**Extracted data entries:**
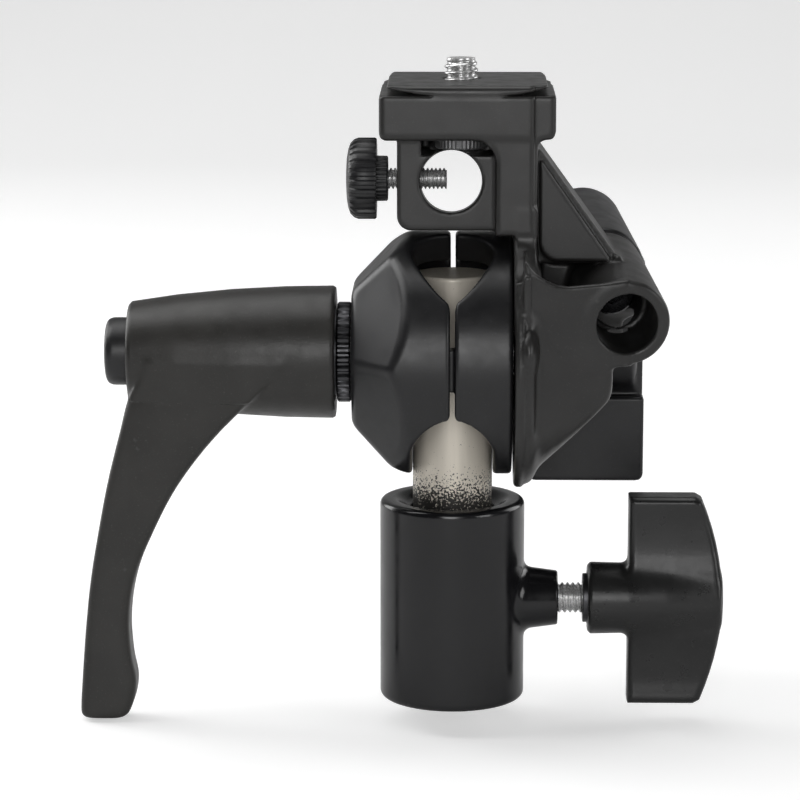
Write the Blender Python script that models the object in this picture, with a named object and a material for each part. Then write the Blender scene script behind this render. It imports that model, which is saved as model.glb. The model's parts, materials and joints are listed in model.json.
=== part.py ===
"""Swivel bracket that carries a studio light and an umbrella on a light stand.

A stand socket slips over a 16 mm spigot and is held by a T-screw. A steel stem rises from it
into a split drum. A ratchet lever squeezes the drum's two jaws on the stem, and that locks the
tilt. The cast frame beside the drum carries the umbrella hole, its thumbscrew and the shoe
that the light is screwed to. A rear housing is bolted to the frame through a long tube.

Frame: origin at the centre of the socket's roof, where the spigot's tip rests; +Z up the
stand, +X towards the T-screw, -Y towards the front. Numbers are millimetres.
"""

import math

import bmesh
import bpy
from mathutils import Matrix, Vector

METRES = 0.001  # finish() scales the finished shapes to metres
FIT = 0.3

# Stand socket
SOCKET_RADIUS = 13.5
SOCKET_TOP = 6.0
SOCKET_BOTTOM = -32.0
SPIGOT_BORE_RADIUS = 8.1
STEM_SEAT = 3.0
BOSS_END = 19.8
SCREW_HEIGHT = -13.2

# Stem and tilt axis
STEM_RADIUS = 7.4
STEM_TOP = 48.5
TILT_HEIGHT = 33.6

# T-screw of the socket
T_SCREW_RADIUS = 2.85
T_NECK_START = 25.4
T_NECK_RADIUS = 6.75
T_WING_START = 33.0
T_WING_END = 46.3
T_WING_CROWN = 50.6
T_WING_HALF = 20.0
T_WING_THICKNESS = 6.0

# Clamp drum
DRUM_RADIUS = 22.5
JAW_GAP = 0.45
INNER_JAW_END = 10.9
OUTER_JAW_END = -18.6
END_FACE_HALF = 12.5
FACET_START = -8.4
POCKET_RADIUS = 17.2
POCKET_HALF = 7.75
SLOT_RADIUS = 7.7
TOP_SLOT = math.radians(26.5)
TOP_SLOT_POINT = 11.4
BOTTOM_SLOT = (math.radians(-34), math.radians(42))
BOTTOM_SLOT_POINT = 8.9
BOLT_RADIUS = 4.0
BOLT_BORE_RADIUS = 4.35
LUG_HALF = 3.9
LUG_DEPTH = (17.4, 20.6)
LUG_REACH = -4.0

# Ratchet lever, from the drum outwards
COLLAR_RADIUS = 9.3
HUB_START = -21.7
HUB_END = -60.1
HUB_RADIUS = 12.3
HUB_END_RADIUS = 9.15
BUTTON_RADIUS = 6.3
BUTTON_END = -64.4

# Frame
FLANGE_START = 11.3
FLANGE_END = 13.0
FLANGE_RADIUS = 25.0
HUB_SIDE_RADIUS = 24.2
HUB_SIDE_END = 17.5
SHOE_LEFT = -13.2
SHOE_RIGHT = 18.3
SHOE_BOTTOM = 74.4
SHOE_TOP = 84.0
SHOE_LAND = 82.4
SADDLE_RADIUS = 62.0
LAND_RISE = 0.4
SHOE_FRONT = -12.8
SHOE_BACK = 19.0
POST_LEFT = 7.7
POST_RIGHT = 15.2
POST_BOTTOM = 57.0
POST_BACK = 12.0
BLOCK_LEFT = -10.2
BLOCK_BOTTOM = 57.5
BLOCK_FRONT = -9.4
BLOCK_BACK = 9.5
WINDOW_FLOOR = 71.3
WHEEL_ROOM_FLOOR = 68.6
UMBRELLA_HOLE_RADIUS = 5.7
UMBRELLA_HOLE_FRONT = Vector((-0.4, -9.4, 66.6))
UMBRELLA_HOLE_SLOPE = 0.115
SHELL_TOP = 49.4
SHELL_BACK = 11.5
GUSSET_FRONT = -8.0
GUSSET_STEP = 1.3
GUSSET_BACK = 9.0
GUSSET_TOP = 72.8
GUSSET_RIGHT = 30.9
PANEL_BOTTOM = 51.9

# Housing tube: its axis leans inwards and upwards towards the back
TUBE_FRONT = Vector((31.3, -20.0, 42.3))
TUBE_BACK = Vector((25.0, 45.0, 51.0))
TUBE_RADIUS = 7.8
REAR_TUBE_RADIUS = 8.2
TUBE_MOUTH_RADIUS = 5.5
TUBE_STEP_RADIUS = 4.6
TUBE_LENGTH = (TUBE_BACK - TUBE_FRONT).length
MOUTH_DEPTH = 13.0
HEAD_SEAT = 25.0
SEAM = 34.0
HOUSING_BOLT_RADIUS = 2.5

# Umbrella thumbscrew and light screw
THUMBSCREW_HEIGHT = 66.0
THUMBSCREW_RADIUS = 1.95
THUMBSCREW_TIP = -1.2
LIGHT_SCREW_X = 1.4
LIGHT_SCREW_Y = 3.0
LIGHT_SCREW_RADIUS = 3.1
LIGHT_SCREW_TOP = 88.0
WHEEL_RADIUS = 4.9
WHEEL_BOTTOM = 71.4
WHEEL_TOP = 74.1

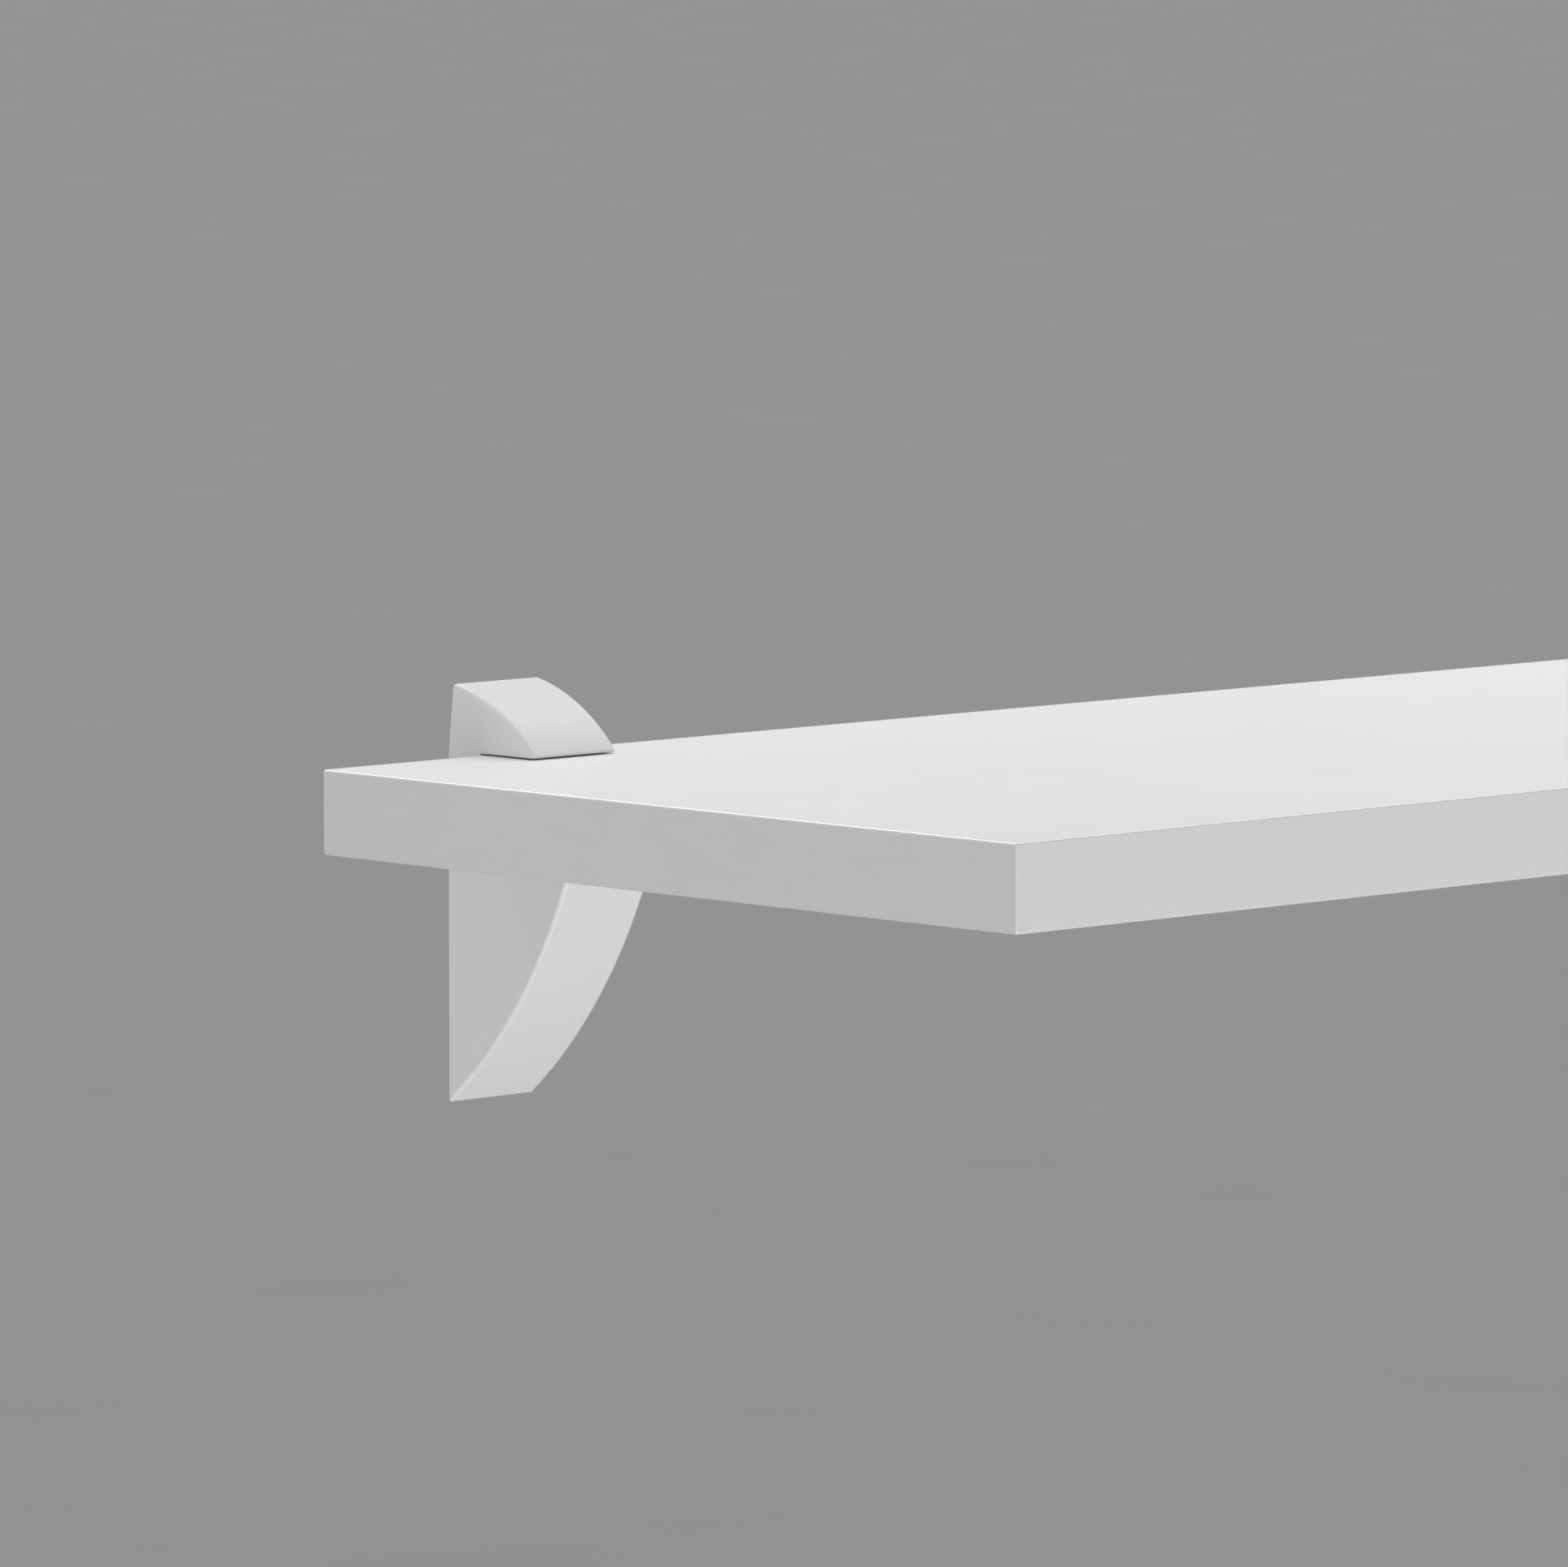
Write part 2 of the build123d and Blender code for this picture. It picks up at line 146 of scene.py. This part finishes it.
def add_node(tree, kind, links=(), **settings):
    """Adds a node. Settings named after an input socket fill it, and the others are its properties."""
    node = tree.nodes.new(kind)
    for name, value in settings.items():
        socket = name.replace("_", " ").title()
        if socket in node.inputs:
            node.inputs[socket].default_value = value
        else:
            setattr(node, name, value)
    for source, target in links:
        tree.links.new(source, node.inputs[target])
    return node


def object_space(tree, stretch=(1, 1, 1)):
    """Coordinates in metres, fixed to the object, and multiplied by stretch for grain that runs one way."""
    place = add_node(tree, "ShaderNodeTexCoord")
    mapping = add_node(tree, "ShaderNodeMapping", [(place.outputs["Object"], "Vector")])
    mapping.inputs["Scale"].default_value = stretch
    return mapping.outputs["Vector"]


def noise(tree, where, size, detail=2.0, roughness=0.5):
    """Noise whose lumps are about this size, in metres."""
    node = add_node(tree, "ShaderNodeTexNoise", [(where, "Vector")], detail=detail, roughness=roughness)
    node.inputs["Scale"].default_value = 1 / size
    return node.outputs["Fac"]


def ramp(tree, factor, low, high, start=0.35, stop=0.65):
    """A value that goes from low to high while the factor goes from start to stop."""
    node = add_node(tree, "ShaderNodeMapRange", [(factor, "Value")])
    for name, value in (("From Min", start), ("From Max", stop), ("To Min", low), ("To Max", high)):
        node.inputs[name].default_value = value
    return node.outputs["Result"]


def blend_colours(tree, factor, first, second):
    """A colour that goes from first to second while the factor goes from 0 to 1."""
    node = add_node(tree, "ShaderNodeMix", data_type="RGBA")
    tree.links.new(factor, node.inputs["Factor"])
    node.inputs["A"].default_value = (*first, 1)
    node.inputs["B"].default_value = (*second, 1)
    return node.outputs["Result"]


def bump(tree, height, depth, strength):
    """Relief of this depth, in metres."""
    node = add_node(tree, "ShaderNodeBump", [(height, "Height")])
    node.inputs["Strength"].default_value = strength
    node.inputs["Distance"].default_value = depth
    return node.outputs["Normal"]


def link(tree, shader, **outputs):
    """Links each output to the shader's input of that name."""
    for name, output in outputs.items():
        tree.links.new(output, shader.inputs[name.replace("_", " ").title()])


def grey(tone):
    return (tone, tone, tone)


# Materials


def white_surface(name, tone, roughness, grain, grain_depth, stretch=(1, 1, 1), ior=1.5):
    """White that is not quite even: broad and small drifts of tone, drifting gloss, and a fine relief."""
    material, tree, shader = shader_of(name)
    where = object_space(tree)
    along = object_space(tree, stretch)
    drift = add_node(tree, "ShaderNodeMath", operation="ADD")
    tree.links.new(noise(tree, where, TONE_DRIFT), drift.inputs[0])
    tree.links.new(noise(tree, along, SMALL_DRIFT_IN_GRAINS * grain, detail=3.0), drift.inputs[1])
    lightness = ramp(tree, drift.outputs["Value"], 0, 1, start=0.5, stop=1.5)
    gloss = noise(tree, where, GLOSS_DRIFT)
    smoothest, roughest = roughness - ROUGHNESS_REACH, roughness + ROUGHNESS_REACH
    fine = noise(tree, along, grain, roughness=0.6)
    link(
        tree,
        shader,
        base_color=blend_colours(tree, lightness, grey(DARKER_WHITE * tone), grey(tone)),
        roughness=ramp(tree, gloss, smoothest, roughest, start=0.2, stop=0.8),
        normal=bump(tree, fine, grain_depth, strength=0.5),
    )
    shader.inputs["IOR"].default_value = ior
    return material


def chipboard():
    """Pressed chips, each of its own tone between dark and pale, under a fine rough relief."""
    material, tree, shader = shader_of("chipboard")
    where = object_space(tree, (1, 1, CHIP_FLATNESS))
    flakes = add_node(tree, "ShaderNodeTexVoronoi", [(where, "Vector")], randomness=1.0)
    flakes.inputs["Scale"].default_value = 1 / CHIP_SIZE
    relief = noise(tree, where, CHIP_RELIEF, detail=5.0, roughness=0.7)
    flake_tone = add_node(tree, "ShaderNodeRGBToBW", [(flakes.outputs["Color"], "Color")])
    paleness = ramp(tree, flake_tone.outputs["Val"], 0, 1, start=0.2, stop=0.8)
    link(
        tree,
        shader,
        base_color=blend_colours(tree, paleness, DARK_CHIP, PALE_CHIP),
        normal=bump(tree, relief, CHIP_RELIEF_DEPTH, strength=0.7),
    )
    shader.inputs["Roughness"].default_value = CHIP_ROUGHNESS
    return material


def metal(name, tone, roughness, turned):
    """Steel with patches of tone. With turned above 1, its fine marks are flattened, as on a turned piece."""
    material, tree, shader = shader_of(name)
    where = object_space(tree, (1, 1, turned))
    marks = noise(tree, where, MARK_SIZE, detail=4.0, roughness=0.65)
    patches = noise(tree, object_space(tree), PATCH_SIZE, detail=3.0)
    darker = tuple(DARKER_STEEL * channel for channel in tone)
    link(
        tree,
        shader,
        base_color=blend_colours(tree, ramp(tree, patches, 0, 1), darker, tone),
        roughness=ramp(tree, marks, roughness - SMOOTHER_MARKS, roughness + ROUGHER_MARKS),
        normal=bump(tree, marks, MARK_DEPTH, strength=0.5),
    )
    shader.inputs["Metallic"].default_value = 1.0
    return material


def rubber():
    """Black rubber with a paler bloom in patches and a fine grain."""
    material, tree, shader = shader_of("pad_rubber")
    where = object_space(tree)
    grain = noise(tree, where, RUBBER_GRAIN, detail=4.0, roughness=0.7)
    bloom = noise(tree, where, BLOOM_SIZE, detail=3.0)
    link(
        tree,
        shader,
        base_color=blend_colours(tree, ramp(tree, bloom, 0, 1), RUBBER, RUBBER_BLOOM),
        roughness=ramp(tree, grain, RUBBER_SMOOTHEST, RUBBER_ROUGHEST),
        normal=bump(tree, grain, RUBBER_DEPTH, strength=0.6),
    )
    return material


# Dressing the CAD nodes


def dress(node, material):
    slots = frame["nodes"][node].data.materials
    slots.clear()
    slots.append(material)


def round_edges(node, width):
    """Breaks a CAD node's sharp edges. Its faces stay where they are."""
    edges = frame["nodes"][node].modifiers.new("broken_edges", "BEVEL")
    edges.width = width
    edges.segments = EDGE_SEGMENTS
    edges.limit_method = "ANGLE"
    edges.angle_limit = math.radians(EDGE_ANGLE)


def dress_board():
    melamine = white_surface(
        "melamine", tone=0.83, roughness=0.42, grain=1.6 * MM, grain_depth=0.02 * MM
    )
    # The edge band's white is darker than the melamine's. Part of that is the band's own tone, and part is
    # painted shade on the board's front, back and ends.
    banding_with_painted_shade = white_surface(
        "edge_band",
        tone=0.77,
        roughness=0.2,
        grain=1.3 * MM,
        grain_depth=0.003 * MM,
        stretch=(0.4, 0.4, 1),
        ior=1.75,
    )
    dress("board_core", chipboard())
    for face in ("top", "bottom"):
        dress(f"board_{face}_face", melamine)
    for edge in ("front", "back", "left", "right"):
        dress(f"board_{edge}_band", banding_with_painted_shade)


def dress_brackets():
    cover = white_surface(
        "white_cover", tone=0.80, roughness=0.42, grain=1.2 * MM, grain_depth=0.02 * MM
    )
    casting = white_surface(
        "white_casting", tone=0.76, roughness=0.4, grain=1.0 * MM, grain_depth=0.05 * MM
    )
    zinc_steel = metal("zinc_steel", ZINC, roughness=0.3, turned=TURNED_STRETCH)
    spring_steel = metal("spring_steel", DARK_STEEL, roughness=0.42, turned=1.0)
    pad_rubber = rubber()
    finishes = {
        "fin_cover": cover,
        "hood_cover": cover,
        "carrier": casting,
        "clamp_jaw": casting,
        "clamp_screw": zinc_steel,
        "screw_washer": zinc_steel,
        "clamp_nut": zinc_steel,
        "retaining_clip": spring_steel,
        "upper_pad": pad_rubber,
        "lower_pad": pad_rubber,
    }
    broken_edges = {
        "carrier": CAST_EDGE,
        "clamp_jaw": CAST_EDGE,
        "clamp_nut": STEEL_EDGE,
        "screw_washer": STEEL_EDGE,
        "retaining_clip": STEEL_EDGE,
        "lower_pad": PAD_EDGE,
        "upper_pad": PAD_EDGE,
    }
    for side in SIDES:
        for piece, material in finishes.items():
            dress(f"{piece}_{side}", material)
        for piece, width in broken_edges.items():
            round_edges(f"{piece}_{side}", width)


# Studio


def floor():
    mesh = bpy.data.meshes.new("studio_floor")
    half = FLOOR_SIZE / 2
    height = cad_low.z - FLOOR_DROP
    corners = [(-half, -half, height), (half, -half, height), (half, half, height), (-half, half, height)]
    mesh.from_pydata(corners, [], [(0, 1, 2, 3)])
    plane = bpy.data.objects.new("studio_floor", mesh)
    bpy.context.scene.collection.objects.link(plane)
    material, tree, shader = shader_of("studio_floor")
    cloud = noise(tree, object_space(tree), FLOOR_CLOUD)
    tones = blend_colours(tree, cloud, grey(FLOOR_DARKEST), grey(FLOOR_LIGHTEST))
    link(tree, shader, base_color=tones)
    shader.inputs["Roughness"].default_value = FLOOR_ROUGHNESS
    mesh.materials.append(material)


def area_light(name, direction, distance, size, power):
    """A soft square light that shines at the aimed point from this direction."""
    data = bpy.data.lights.new(name, "AREA")
    data.shape = "SQUARE"
    data.size = size
    data.energy = power
    light = bpy.data.objects.new(name, data)
    towards = Vector(direction).normalized()
    light.location = aim + towards * distance
    light.rotation_mode = "QUATERNION"
    light.rotation_quaternion = (-towards).to_track_quat("-Z", "Y")
    bpy.context.scene.collection.objects.link(light)


def world():
    """Even white light from all round."""
    surroundings = bpy.data.worlds.new("studio")
    surroundings.use_nodes = True
    background = surroundings.node_tree.nodes["Background"]
    background.inputs["Color"].default_value = (1, 1, 1, 1)
    background.inputs["Strength"].default_value = WORLD_STRENGTH
    bpy.context.scene.world = surroundings


def camera():
    azimuth, elevation = math.radians(AZIMUTH), math.radians(ELEVATION)
    back = Vector(
        (
            math.sin(azimuth) * math.cos(elevation),
            -math.cos(azimuth) * math.cos(elevation),
            math.sin(elevation),
        )
    )
    data = bpy.data.cameras.new("camera")
    data.lens = LENS
    data.sensor_width = SENSOR_WIDTH
    data.clip_end = SIGHT_LIMIT
    eye = bpy.data.objects.new("camera", data)
    eye.location = aim + back * DISTANCE
    eye.rotation_mode = "QUATERNION"
    eye.rotation_quaternion = (-back).to_track_quat("-Z", "Y")
    bpy.context.scene.collection.objects.link(eye)
    bpy.context.scene.camera = eye


bpy.context.scene.view_settings.view_transform = "Standard"
dress_board()
dress_brackets()
floor()
world()
for name, (direction, distance, size, power) in LIGHTS.items():
    area_light(name, direction, distance, size, power)
camera()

**THE PROBLEM:**
Gather every line from the entries above where the word "named" appears, and copy them.

**SOLUTION:**
Write the Blender Python script that models the object in this picture, with a named object and a material for each part. Then write the Blender scene script behind this render. It imports that model, which is saved as model.glb. The model's parts, materials and joints are listed in model.json.
    """Adds a node. Settings named after an input socket fill it, and the others are its properties."""